▶ [RECORDS FOR THE EXERCISE]
::::

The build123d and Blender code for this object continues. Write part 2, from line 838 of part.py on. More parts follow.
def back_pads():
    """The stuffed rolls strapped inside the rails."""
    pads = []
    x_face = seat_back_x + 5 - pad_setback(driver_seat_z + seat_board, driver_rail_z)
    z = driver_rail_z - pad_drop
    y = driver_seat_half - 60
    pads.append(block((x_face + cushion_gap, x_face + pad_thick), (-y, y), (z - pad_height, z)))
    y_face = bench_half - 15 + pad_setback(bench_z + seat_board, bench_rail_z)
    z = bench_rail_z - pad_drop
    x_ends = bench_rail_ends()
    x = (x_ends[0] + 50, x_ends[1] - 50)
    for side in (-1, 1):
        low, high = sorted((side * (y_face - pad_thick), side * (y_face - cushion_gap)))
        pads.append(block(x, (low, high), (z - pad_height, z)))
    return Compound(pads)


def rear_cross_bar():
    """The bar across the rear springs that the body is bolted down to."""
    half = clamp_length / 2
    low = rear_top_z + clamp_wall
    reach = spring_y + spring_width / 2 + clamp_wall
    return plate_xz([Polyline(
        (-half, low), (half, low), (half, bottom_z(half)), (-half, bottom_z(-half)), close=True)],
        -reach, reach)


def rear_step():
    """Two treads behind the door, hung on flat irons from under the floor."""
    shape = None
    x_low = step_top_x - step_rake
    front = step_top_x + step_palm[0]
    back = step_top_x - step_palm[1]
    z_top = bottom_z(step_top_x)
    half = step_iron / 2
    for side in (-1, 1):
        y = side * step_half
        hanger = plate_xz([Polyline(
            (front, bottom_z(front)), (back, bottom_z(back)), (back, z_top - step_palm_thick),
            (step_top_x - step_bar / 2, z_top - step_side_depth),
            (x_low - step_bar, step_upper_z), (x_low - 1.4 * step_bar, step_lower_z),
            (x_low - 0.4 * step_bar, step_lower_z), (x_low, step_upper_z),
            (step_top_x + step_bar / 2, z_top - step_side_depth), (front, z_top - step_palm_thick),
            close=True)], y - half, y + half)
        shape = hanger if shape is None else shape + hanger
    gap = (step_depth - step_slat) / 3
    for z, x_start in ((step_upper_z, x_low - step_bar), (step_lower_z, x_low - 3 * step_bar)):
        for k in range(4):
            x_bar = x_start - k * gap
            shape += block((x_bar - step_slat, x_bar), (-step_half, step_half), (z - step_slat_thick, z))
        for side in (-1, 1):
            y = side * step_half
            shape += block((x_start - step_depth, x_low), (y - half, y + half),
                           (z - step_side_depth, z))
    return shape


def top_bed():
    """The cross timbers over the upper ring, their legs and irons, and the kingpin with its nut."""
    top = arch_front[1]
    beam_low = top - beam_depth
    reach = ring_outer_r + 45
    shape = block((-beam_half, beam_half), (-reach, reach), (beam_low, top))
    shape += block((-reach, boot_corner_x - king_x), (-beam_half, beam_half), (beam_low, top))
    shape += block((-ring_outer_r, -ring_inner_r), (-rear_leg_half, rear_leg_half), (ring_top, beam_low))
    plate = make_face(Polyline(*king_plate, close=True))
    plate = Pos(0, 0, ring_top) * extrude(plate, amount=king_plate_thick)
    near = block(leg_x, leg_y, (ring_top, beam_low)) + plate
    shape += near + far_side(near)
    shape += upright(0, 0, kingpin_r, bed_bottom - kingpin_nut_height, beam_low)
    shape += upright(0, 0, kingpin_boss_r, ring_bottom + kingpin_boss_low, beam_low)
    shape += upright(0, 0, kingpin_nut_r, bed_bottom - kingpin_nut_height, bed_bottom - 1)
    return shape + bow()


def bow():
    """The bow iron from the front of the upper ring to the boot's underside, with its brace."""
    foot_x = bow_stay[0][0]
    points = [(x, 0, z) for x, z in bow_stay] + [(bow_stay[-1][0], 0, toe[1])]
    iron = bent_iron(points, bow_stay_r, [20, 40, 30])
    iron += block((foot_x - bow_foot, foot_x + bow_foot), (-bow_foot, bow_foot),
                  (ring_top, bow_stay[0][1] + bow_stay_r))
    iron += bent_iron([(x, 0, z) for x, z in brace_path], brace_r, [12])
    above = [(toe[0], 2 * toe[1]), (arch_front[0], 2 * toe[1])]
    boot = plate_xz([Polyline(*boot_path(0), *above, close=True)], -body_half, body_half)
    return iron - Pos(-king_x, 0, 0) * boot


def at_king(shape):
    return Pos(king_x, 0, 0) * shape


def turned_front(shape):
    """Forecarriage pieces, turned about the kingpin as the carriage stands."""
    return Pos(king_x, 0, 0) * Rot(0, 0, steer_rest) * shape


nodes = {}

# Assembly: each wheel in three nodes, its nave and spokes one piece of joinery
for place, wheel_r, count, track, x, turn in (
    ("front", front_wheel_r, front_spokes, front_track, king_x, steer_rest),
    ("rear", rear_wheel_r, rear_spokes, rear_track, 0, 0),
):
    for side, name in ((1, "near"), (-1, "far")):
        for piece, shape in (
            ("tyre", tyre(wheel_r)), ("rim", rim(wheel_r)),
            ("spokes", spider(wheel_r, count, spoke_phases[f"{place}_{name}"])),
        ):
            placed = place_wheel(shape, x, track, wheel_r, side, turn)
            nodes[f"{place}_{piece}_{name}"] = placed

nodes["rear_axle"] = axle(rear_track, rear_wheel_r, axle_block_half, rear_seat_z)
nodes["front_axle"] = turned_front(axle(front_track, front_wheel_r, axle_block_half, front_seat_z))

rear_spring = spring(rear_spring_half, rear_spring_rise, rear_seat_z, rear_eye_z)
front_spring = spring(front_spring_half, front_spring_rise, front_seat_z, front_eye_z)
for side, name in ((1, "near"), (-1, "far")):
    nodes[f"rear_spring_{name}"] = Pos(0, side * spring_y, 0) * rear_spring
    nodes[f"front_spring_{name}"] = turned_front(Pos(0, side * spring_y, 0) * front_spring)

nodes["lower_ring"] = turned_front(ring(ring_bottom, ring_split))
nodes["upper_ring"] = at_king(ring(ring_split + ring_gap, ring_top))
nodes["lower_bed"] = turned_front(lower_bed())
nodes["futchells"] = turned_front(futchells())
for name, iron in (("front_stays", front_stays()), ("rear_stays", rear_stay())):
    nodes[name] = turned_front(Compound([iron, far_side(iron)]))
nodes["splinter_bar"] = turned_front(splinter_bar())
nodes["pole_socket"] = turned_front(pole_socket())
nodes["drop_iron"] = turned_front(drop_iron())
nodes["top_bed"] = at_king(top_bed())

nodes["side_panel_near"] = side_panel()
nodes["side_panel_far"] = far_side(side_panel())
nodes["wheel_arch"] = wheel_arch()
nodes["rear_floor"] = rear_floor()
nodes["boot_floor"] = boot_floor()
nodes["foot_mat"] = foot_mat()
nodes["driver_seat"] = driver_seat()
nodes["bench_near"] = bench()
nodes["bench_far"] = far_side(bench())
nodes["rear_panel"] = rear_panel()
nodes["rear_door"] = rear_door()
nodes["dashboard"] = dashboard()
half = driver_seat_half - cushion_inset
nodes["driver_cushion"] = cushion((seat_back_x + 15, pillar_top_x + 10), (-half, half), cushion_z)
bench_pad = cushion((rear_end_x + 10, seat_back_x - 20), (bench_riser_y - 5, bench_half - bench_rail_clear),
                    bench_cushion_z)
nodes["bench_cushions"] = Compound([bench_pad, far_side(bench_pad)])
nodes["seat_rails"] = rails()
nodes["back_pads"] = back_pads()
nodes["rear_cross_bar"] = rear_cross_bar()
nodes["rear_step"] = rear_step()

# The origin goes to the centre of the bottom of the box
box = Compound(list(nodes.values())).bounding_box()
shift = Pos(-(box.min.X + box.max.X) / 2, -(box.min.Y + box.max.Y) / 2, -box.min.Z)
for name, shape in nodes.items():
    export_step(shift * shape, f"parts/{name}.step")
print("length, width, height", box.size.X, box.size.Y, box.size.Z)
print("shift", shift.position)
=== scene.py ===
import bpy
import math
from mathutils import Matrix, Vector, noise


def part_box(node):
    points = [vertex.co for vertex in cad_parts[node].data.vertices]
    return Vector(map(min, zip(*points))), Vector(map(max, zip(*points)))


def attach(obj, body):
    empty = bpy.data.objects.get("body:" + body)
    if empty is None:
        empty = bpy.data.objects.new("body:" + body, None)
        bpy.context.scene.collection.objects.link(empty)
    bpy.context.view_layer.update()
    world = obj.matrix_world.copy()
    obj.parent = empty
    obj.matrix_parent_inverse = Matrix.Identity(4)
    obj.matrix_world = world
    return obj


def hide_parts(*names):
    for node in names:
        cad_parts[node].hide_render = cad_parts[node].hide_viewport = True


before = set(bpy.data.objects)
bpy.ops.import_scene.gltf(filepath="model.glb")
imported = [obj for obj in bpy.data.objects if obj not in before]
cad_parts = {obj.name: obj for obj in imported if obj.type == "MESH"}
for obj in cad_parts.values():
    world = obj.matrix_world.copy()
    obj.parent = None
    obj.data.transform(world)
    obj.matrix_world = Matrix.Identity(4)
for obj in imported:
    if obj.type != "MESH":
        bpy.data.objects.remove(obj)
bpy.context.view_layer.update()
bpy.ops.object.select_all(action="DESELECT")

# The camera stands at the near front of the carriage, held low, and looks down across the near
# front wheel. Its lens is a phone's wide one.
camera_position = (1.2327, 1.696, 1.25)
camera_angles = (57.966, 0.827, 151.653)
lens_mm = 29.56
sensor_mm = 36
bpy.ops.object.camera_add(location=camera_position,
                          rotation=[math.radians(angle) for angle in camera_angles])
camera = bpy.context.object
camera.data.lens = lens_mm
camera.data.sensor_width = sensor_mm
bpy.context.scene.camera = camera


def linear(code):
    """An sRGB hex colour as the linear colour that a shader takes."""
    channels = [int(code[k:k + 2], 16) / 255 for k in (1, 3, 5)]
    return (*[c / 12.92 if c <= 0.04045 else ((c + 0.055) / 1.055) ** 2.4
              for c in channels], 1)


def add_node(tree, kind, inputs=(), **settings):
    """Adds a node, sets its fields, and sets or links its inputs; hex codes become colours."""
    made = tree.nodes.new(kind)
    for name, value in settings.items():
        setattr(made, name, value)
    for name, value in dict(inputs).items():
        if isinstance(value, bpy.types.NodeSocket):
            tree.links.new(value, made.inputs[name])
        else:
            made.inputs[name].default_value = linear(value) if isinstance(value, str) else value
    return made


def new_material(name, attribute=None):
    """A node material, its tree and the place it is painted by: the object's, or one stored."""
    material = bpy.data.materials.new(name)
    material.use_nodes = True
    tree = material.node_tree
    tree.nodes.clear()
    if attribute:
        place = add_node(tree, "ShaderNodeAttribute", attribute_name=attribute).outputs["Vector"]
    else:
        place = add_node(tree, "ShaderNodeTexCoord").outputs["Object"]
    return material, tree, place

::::

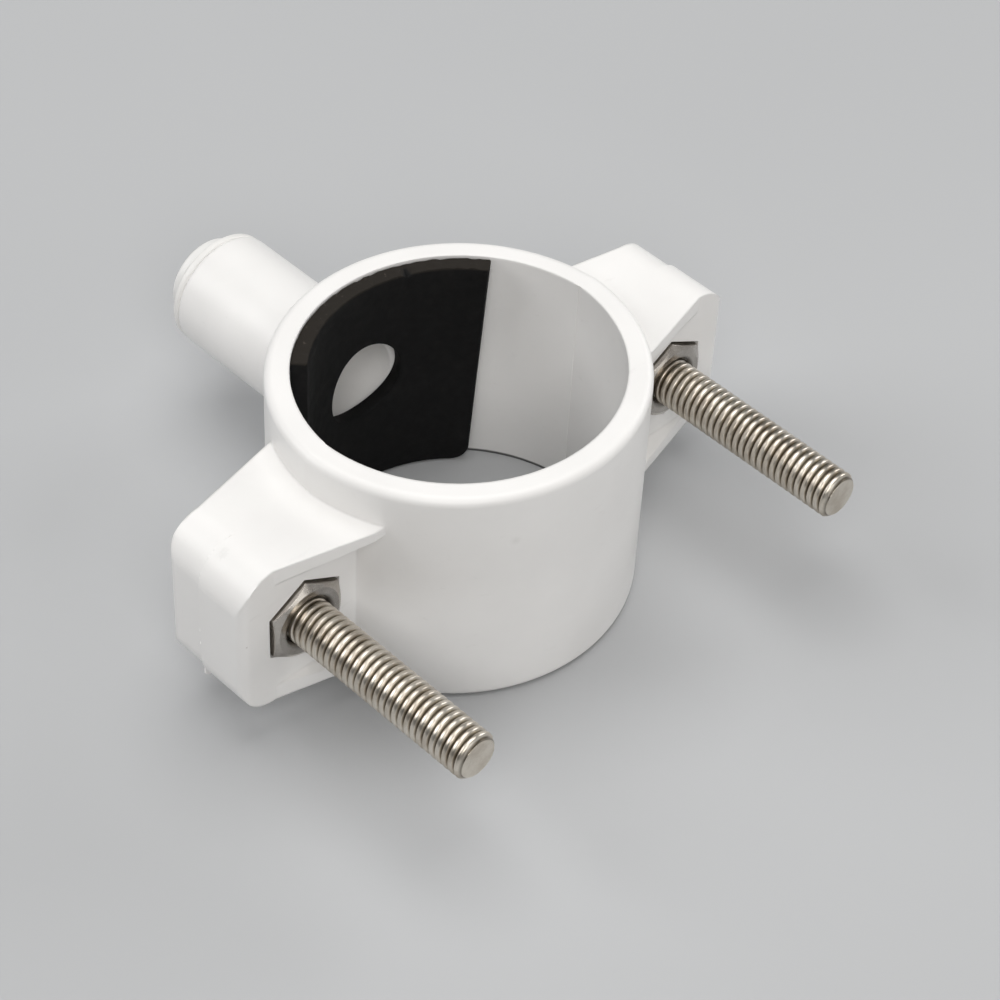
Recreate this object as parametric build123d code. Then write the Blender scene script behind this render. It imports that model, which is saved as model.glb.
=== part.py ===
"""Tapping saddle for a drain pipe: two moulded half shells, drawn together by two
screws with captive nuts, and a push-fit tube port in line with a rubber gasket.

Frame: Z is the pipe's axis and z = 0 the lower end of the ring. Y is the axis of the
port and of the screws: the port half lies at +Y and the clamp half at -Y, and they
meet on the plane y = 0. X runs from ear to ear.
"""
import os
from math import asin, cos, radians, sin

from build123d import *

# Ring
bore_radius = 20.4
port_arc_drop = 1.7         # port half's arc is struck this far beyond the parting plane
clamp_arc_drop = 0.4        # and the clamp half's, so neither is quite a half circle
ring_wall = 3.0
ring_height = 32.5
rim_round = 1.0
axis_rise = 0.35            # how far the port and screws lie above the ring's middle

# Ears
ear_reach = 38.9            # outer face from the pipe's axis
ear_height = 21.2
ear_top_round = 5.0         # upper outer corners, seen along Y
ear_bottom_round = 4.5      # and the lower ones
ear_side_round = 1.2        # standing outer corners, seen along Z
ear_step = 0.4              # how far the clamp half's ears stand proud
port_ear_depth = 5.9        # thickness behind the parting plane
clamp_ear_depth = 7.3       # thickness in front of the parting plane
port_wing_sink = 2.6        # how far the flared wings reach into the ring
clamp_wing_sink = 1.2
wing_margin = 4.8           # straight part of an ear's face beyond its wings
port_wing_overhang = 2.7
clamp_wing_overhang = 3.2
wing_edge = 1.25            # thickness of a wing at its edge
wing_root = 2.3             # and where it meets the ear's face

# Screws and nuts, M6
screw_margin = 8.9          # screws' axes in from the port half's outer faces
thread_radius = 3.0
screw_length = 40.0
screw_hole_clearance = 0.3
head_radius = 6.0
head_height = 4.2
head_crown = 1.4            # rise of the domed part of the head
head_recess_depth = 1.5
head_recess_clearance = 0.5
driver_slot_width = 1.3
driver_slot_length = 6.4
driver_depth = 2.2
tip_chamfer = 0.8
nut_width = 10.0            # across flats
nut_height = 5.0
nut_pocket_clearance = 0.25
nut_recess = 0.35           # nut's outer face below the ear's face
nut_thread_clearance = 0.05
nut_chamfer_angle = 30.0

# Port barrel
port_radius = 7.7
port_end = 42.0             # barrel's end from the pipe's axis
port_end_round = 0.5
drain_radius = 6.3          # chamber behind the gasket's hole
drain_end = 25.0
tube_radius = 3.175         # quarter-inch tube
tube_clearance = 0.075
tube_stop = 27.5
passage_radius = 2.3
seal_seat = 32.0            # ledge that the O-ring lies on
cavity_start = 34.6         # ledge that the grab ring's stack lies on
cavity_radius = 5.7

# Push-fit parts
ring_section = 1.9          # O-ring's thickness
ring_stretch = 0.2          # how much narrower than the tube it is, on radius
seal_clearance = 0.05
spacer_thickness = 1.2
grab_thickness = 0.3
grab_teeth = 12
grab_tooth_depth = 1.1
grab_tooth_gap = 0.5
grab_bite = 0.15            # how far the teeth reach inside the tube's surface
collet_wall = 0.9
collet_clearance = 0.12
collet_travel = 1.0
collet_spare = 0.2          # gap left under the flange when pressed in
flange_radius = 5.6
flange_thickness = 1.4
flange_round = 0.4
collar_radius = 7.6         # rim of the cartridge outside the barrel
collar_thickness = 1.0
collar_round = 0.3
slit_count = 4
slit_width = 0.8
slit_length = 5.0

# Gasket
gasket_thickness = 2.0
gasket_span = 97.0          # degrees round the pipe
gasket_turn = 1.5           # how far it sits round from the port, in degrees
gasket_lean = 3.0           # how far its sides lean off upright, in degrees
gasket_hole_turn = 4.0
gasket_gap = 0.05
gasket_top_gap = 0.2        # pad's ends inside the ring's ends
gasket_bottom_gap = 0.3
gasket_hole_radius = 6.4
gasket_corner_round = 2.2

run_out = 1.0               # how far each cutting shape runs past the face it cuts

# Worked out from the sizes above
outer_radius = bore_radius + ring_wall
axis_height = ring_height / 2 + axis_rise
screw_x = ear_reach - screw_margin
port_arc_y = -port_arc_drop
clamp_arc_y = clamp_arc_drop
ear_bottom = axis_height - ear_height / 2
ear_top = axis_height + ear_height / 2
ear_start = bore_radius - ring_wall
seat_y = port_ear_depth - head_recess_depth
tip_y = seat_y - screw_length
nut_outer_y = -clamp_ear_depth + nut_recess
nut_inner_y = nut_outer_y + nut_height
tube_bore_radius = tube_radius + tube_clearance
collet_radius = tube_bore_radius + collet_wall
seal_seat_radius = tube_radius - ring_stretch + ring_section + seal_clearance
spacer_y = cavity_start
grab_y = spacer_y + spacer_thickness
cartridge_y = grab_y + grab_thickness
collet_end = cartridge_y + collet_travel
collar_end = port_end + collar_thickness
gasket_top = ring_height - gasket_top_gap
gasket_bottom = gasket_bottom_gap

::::

▶ [STATED PROBLEM]
Print the lines from the line containing "# The origin" to the line containing "bpy.data.objects.remove(obj)", both ends included, exactly and with nothing added.

▶ [SOLUTION TO THIS PROBLEM]
# The origin goes to the centre of the bottom of the box
box = Compound(list(nodes.values())).bounding_box()
shift = Pos(-(box.min.X + box.max.X) / 2, -(box.min.Y + box.max.Y) / 2, -box.min.Z)
for name, shape in nodes.items():
    export_step(shift * shape, f"parts/{name}.step")
print("length, width, height", box.size.X, box.size.Y, box.size.Z)
print("shift", shift.position)
=== scene.py ===
import bpy
import math
from mathutils import Matrix, Vector, noise


def part_box(node):
    points = [vertex.co for vertex in cad_parts[node].data.vertices]
    return Vector(map(min, zip(*points))), Vector(map(max, zip(*points)))


def attach(obj, body):
    empty = bpy.data.objects.get("body:" + body)
    if empty is None:
        empty = bpy.data.objects.new("body:" + body, None)
        bpy.context.scene.collection.objects.link(empty)
    bpy.context.view_layer.update()
    world = obj.matrix_world.copy()
    obj.parent = empty
    obj.matrix_parent_inverse = Matrix.Identity(4)
    obj.matrix_world = world
    return obj


def hide_parts(*names):
    for node in names:
        cad_parts[node].hide_render = cad_parts[node].hide_viewport = True


before = set(bpy.data.objects)
bpy.ops.import_scene.gltf(filepath="model.glb")
imported = [obj for obj in bpy.data.objects if obj not in before]
cad_parts = {obj.name: obj for obj in imported if obj.type == "MESH"}
for obj in cad_parts.values():
    world = obj.matrix_world.copy()
    obj.parent = None
    obj.data.transform(world)
    obj.matrix_world = Matrix.Identity(4)
for obj in imported:
    if obj.type != "MESH":
        bpy.data.objects.remove(obj)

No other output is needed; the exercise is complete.